The honest complexity: the 10-day ROC of +18.5% at the 99.6th percentile is the single most elevated reading in today's snapshot. The 50-day linear regression slope has turned slightly negative (-0.01), which means this is a sharp bounce within a medium-term range rather than a fresh confirmed leg of a new uptrend. The Force Index at the 99.2nd percentile indicates unusual buying pressure that has historically been a lead indicator of brief digestion before continuation, not a reversal.

The balance of probabilities — based on 201 episodes and specifically the 83 high-flow episodes — favours continuation. The balance of near-term technical signals argues for respecting the possibility of a 1–2 week consolidation before that continuation plays out.


What to Watch

1. Flow dimension holding above the 75th percentile. This is the single most important variable. The historical split between high-flow (80.7% hit rate) and low-flow (65.3% hit rate) episodes is large enough that a sustained decline in flow changes the entire probabilistic picture. Watch CMF-20 (currently 0.007, 89.6th percentile) and Force Index. If price holds strong while CMF begins trending toward zero or below, that is the distribution-under-strength pattern that preceded the October 2025 decline. Flow fading toward sub-50th percentile would shift the historical analogue from the June–September 2025 cluster toward the October 2025 cautionary episode.

2. The 21-day SMA ($397.67) as the first reference on any pullback. ROC-10 at the 99.6th percentile rarely sustains for more than a few sessions. A pullback toward the 21-day SMA — currently approximately 10% below the April 13 close — would be historically normal and would not break the trend. The relevant question on any pullback is whether it holds the 21-day with flow still intact. A bounce off the 21-day with flow still above the 75th percentile would closely mirror the early October 2025 setup that led to strong continuation. A failure to hold the 21-day alongside deteriorating flow would be a more serious warning sign. The 50-day SMA at $400.80 is almost at the same level — both levels converge in the $397–401 zone.

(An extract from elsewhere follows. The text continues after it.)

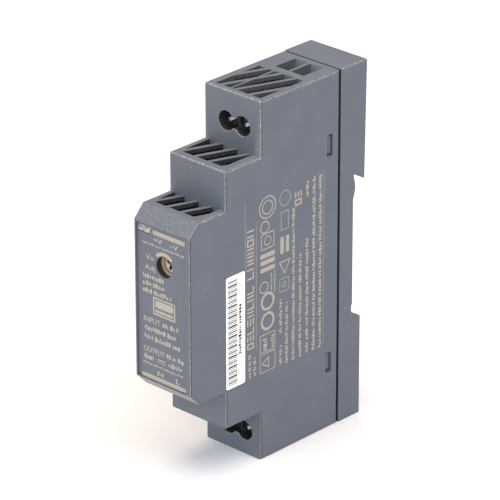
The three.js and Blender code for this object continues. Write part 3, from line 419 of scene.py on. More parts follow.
def moulding_compound(name, colour):
    finish = Finish(name, 0.55)
    grit = finish.noise(0.1 * MM, 3, 0.7)
    dark, full = shades(srgb(*colour), 0.7, 1)
    finish.colour(finish.ramp(grit, (0.3, dark), (0.7, full)))
    finish.rough(grit, 0.45, 0.68)
    finish.bump(grit, 0.006 * MM)
    return finish.material


FINISHES = {
    "housing_plastic": moulded("housing_plastic", (91, 98, 109), 0.012),
    "chamfer_plastic": sparked("chamfer_plastic", (92, 99, 109)),
    # painted highlights: rounded edges made pale, unevenly along their length, to stand for light caught
    # on them
    "painted_highlight_edge": mottled(
        "painted_highlight_edge", 0.5, ((0.34, (92, 96, 102)), (0.52, (112, 115, 119)), (0.66, (168, 170, 172))),
        0.03, 4, 0.75, spread=(0.3, 0.5), roughness=0.38, Specular_IOR_Level=0.5),
    # painted reflection: the matt, brownish dark line beside an upright edge, standing for a dark
    # reflection
    "painted_reflection_edge": mottled(
        "painted_reflection_edge", 0.6, ((0.3, (58, 54, 52)), (0.7, (82, 78, 76))), 0.01, 3, 0.7, roughness=0.7),
    # painted shade: matt walls of the louvres, holes, seam and slots, coloured dark to stand for the
    # shade in them, with a mottled grain
    "painted_shade_wall": mottled(
        "painted_shade_wall", 0.9, ((0.3, (38, 36, 35)), (0.7, (60, 59, 59))), 0.02, 4, 0.7,
        spread=(0.7, 0.9), roughness=0.8, Specular_IOR_Level=0.2),
    # painted shade: the walls of the terminal tier's openings, darker than the housing
    "shaded_wall": mottled(
        "shaded_wall", 0.7, ((0.3, (60, 61, 64)), (0.7, (80, 82, 86))), 0.02, 4, 0.7,
        spread=(0.65, 0.85), roughness=0.75, Specular_IOR_Level=0.25),
    # painted light: the smoother slope below the front face, coloured paler to stand for light bounced up
    # from the floor
    "painted_light_slope": moulded("painted_light_slope", (122, 123, 128), 0.006, 0.42),
    "latch_plastic": moulded("latch_plastic", (92, 97, 106), 0.008, 0.48),
    "terminal_plastic": moulded("terminal_plastic", (38, 40, 44), 0.008, 0.5, fleck=1.25, shade=0.8),
    "trimmer_plastic": moulded("trimmer_plastic", (190, 176, 150), 0.005, 0.5),
    "print_ink": mottled(
        "cream_print", 0.3, ((0.3, (143, 138, 126)), (0.65, (171, 166, 152))), 0.004, 2, 0.7,
        roughness=0.6),
    "label_paper": mottled(
        "label_film", 0.5, ((0.35, (240, 240, 239)), (0.65, (250, 250, 250))), 0.002,
        roughness=0.35, Coat_Weight=0.3),
    "label_ink": mottled("label_ink", 0.2, ((0.35, (32, 32, 40)), (0.65, (52, 52, 60))), 0.002, 2),
    "plated_steel": mottled(
        "plated_steel", 0.12, ((0.3, (176, 178, 180)), (0.7, (214, 214, 212))), 0.006, 4, 0.6,
        stretch=(1, 6, 1), spread=(0.22, 0.42), roughness=0.3, metallic=1.0),
    # painted shade: the dark face of a screw head deep in its hole
    "painted_shade_head": mottled(
        "painted_shade_head", 0.2, ((0.3, (22, 23, 25)), (0.7, (46, 47, 50))), 0.006, 3, 0.6,
        stretch=(4, 1, 1), spread=(0.38, 0.6), roughness=0.45, metallic=0.7),
    # painted glint: the walls and floor of a screw's slot, coloured bright to stand for light caught in
    # it
    "painted_glint_slot": mottled(
        "painted_glint_slot", 0.3, ((0.3, (214, 216, 220)), (0.65, (246, 247, 248))), 0.01, 3, 0.6,
        spread=(0.28, 0.45), roughness=0.35, metallic=0.2),
    "tinned_brass": tinned_brass(),
    "spring_steel": mottled(
        "spring_steel", 0.15, ((0.35, (150, 152, 156)), (0.7, (196, 198, 200))), 0.002,
        spread=(0.2, 0.38), roughness=0.28, metallic=1.0),
    # clear plastic over a dark inside, with pale flow lines
    "light_pipe_plastic": mottled(
        "light_pipe_plastic", 1.1,
        ((0.32, (84, 82, 78)), (0.46, (134, 132, 127)), (0.58, (178, 176, 170))), 0.05, 3, 0.6,
        stretch=(1, 1, 2.2), roughness=0.3, Specular_IOR_Level=0.4),
    "led_resin": mottled(
        "led_resin", 0.7, ((0.3, (70, 170, 84)), (0.7, (120, 214, 128))), 0.002, 2,
        roughness=0.15, Transmission_Weight=0.4, IOR=1.5),
    "rotor_plastic": mottled(
        "rotor_plastic", 0.5, ((0.35, (212, 198, 168)), (0.65, (238, 230, 208))), 0.01, 3, 0.6,
        roughness=0.45),
    "ferrite": mottled(
        "ferrite", 0.12, ((0.3, (36, 36, 40)), (0.7, (70, 70, 76))), 0.012, 4, 0.7,
        spread=(0.5, 0.75), roughness=0.6),
    "can_sleeve": mottled(
        "can_sleeve", 1.4, ((0.35, (22, 28, 44)), (0.65, (34, 42, 62))), 0.02, 2,
        roughness=0.3, Coat_Weight=0.3),
    "winding_tape": winding_tape(),
    "magnet_wire": magnet_wire(),
    "board_laminate": board_laminate(),
    "bobbin_plastic": moulding_compound("bobbin_plastic", (44, 45, 48)),
    "film_capacitor_plastic": moulding_compound("film_capacitor_plastic", (214, 172, 40)),
    "fuse_plastic": moulding_compound("fuse_plastic", (96, 52, 36)),
    "chip_plastic": moulding_compound("chip_plastic", (42, 43, 47)),
    "opto_plastic": moulding_compound("opto_plastic", (184, 188, 192)),
    "blue_coating": lacquer("blue_coating", (40, 100, 176)),
    "green_coating": lacquer("green_coating", (58, 118, 66)),
}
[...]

3. Macro catalyst watch: tariff policy and export controls. The current rally was partly triggered by geopolitical relief. The US semiconductor tariff described as "phase one" with more potentially to follow creates policy overhang that could materialise on short notice. Any escalation in AI chip export controls or new Middle East disruption affecting chipmaking inputs (helium, bromine) would create the fundamental catalyst capable of overriding even a technically supportive flow picture. Volatility at the 80th percentile means those macro events would produce outsized moves. The January 2026 episode is the reminder: narrative shock can shift even strong-flow setups into distribution.


Disclaimer

Data date: April 13, 2026. Source: Flipside Finance proprietary indicator database via EODHD market data. Lookback window: rolling 365-day percentile calculations. Historical signal analysis: 201 episodes where SMH extension percentile exceeded 75 and momentum percentile exceeded 75, with complete 21-day and 63-day forward data. Historical data from February 2021 to present (1,255+ trading days). Flow regime split based on flow dimension above/below 75th percentile at signal date (83 high-flow, 118 low-flow episodes with complete data).

This article is for informational and educational purposes only. It does not constitute investment advice, a recommendation to buy or sell any security, or a solicitation of any investment decision. Past data patterns do not guarantee future outcomes. Semiconductors are a high-beta, high-volatility sector and can experience significant drawdowns. All investments carry risk, including the possible loss of principal. Consult a qualified financial adviser before making investment decisions.